I understand a lot of these applications are 30-40 year old (sometimes older), mainframe or other host based systems that just keep running and running, it is sometime very hard to build a compelling case to get companies to spend several million dollars to move.  However the ones who have moved off generally move very little if any functionality of from the host based systems to Unix or other big blue platforms, such as the 400.  The ones that are consider moving have CxO's not willing to place big bets on Windows because they do not wish to be the first in their industry to do so.

Now that Linux, Apple, Sun (and others) have validated the x86 platform as a enteprise player, Microsoft now needs to position itself to gain the trust of CxO's to win the mission critical applications.  Let's see what the Vista client and Longhorn server have to offer to mission critical customers.

Comments (1)
  1. Ron McMahon says:

    You are really comparing apples to oranges. The hardware platform on which ‘mission critical’ systems run is not and should not be bound to a software platform. After a quarter of a century in this industry, I can say that the fear of moving to Windows for any manager of a mission critical system is not who will be ‘first mover’, but rather; is the move worth the time and cost and risk?

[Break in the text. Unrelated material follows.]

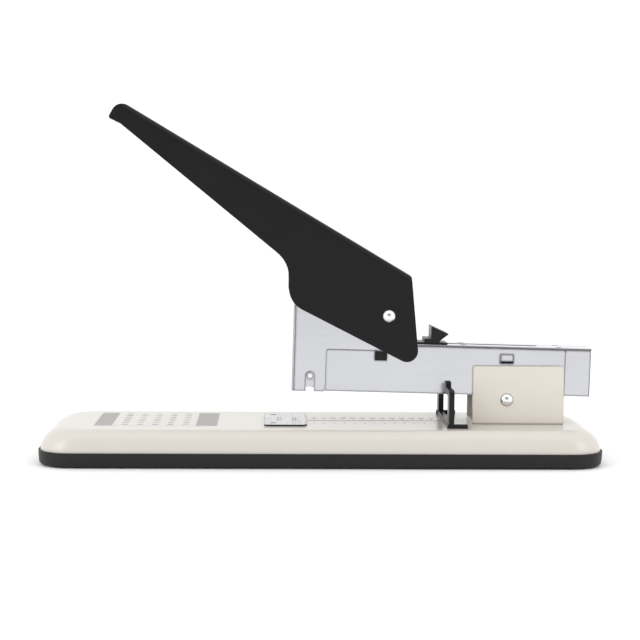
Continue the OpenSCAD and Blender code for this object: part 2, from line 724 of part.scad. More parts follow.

    Hardware prices continue to plummet, even in the mainframe space – therefore improved application performance is simply a CPU / system hardware upgrade away.

    Rewriting application software on the other hand is a mixed-bag at best. When you do this you have an opportunity to eliminate design dead-ends. You may even have the potential to optimize a database design or workflow process, although the more change that is integrated with a migration, the greater the risk of failure.

    The real gotcha is that with any software platform migration you end up almost starting from scratch – and really risk introducing new bugs that do not exist in the ‘legacy’ application. Also, by moving in to a new technology you are walking away from the huge investment (in time, money and code quality) that you’ve made over what is often dozens of years.

    Hardware is easy to replace and upgrade, and 99% of the time its implementation is virtually invisible to most end users. An application upgrade, however, is a sea-change for everyone who interacts with the system (not just end users).

    The real question isn’t as simple as "Can Windows be trusted to replace a legacy system?", rather it is one that any CIO worth his salt will ask "Does such a move add a POSITIVE net result to my company’s bottom line?" For a very large number of companies, the answer is a resounding ‘No!’ and no amount of sexy buttons, translucent windows or even drag-and-drop capability will rescue such an analysis.

    This value calculus will only be overcome when migration of applications and all software between disparate operating systems is easy, automatic and transparent to an end user. Such system capability is so distant from what our computing infrastructure can accomplish today that such a suggestion may seem to you as impossible, wishful thinking or science fiction. Perhaps. I’m an optimist, and I believe that at some point in time in the next half-century we will see such portability – perhaps someday we’ll be able to move our software tools between OS and application platforms with the same ease and speed with which we can drag-and-drop data from one application to another today. No rewriting of legacy applications, just drag it from your old platform / OS to a new one and *presto* it just works.

    When this is achieved, Microsoft will have customer’s trust.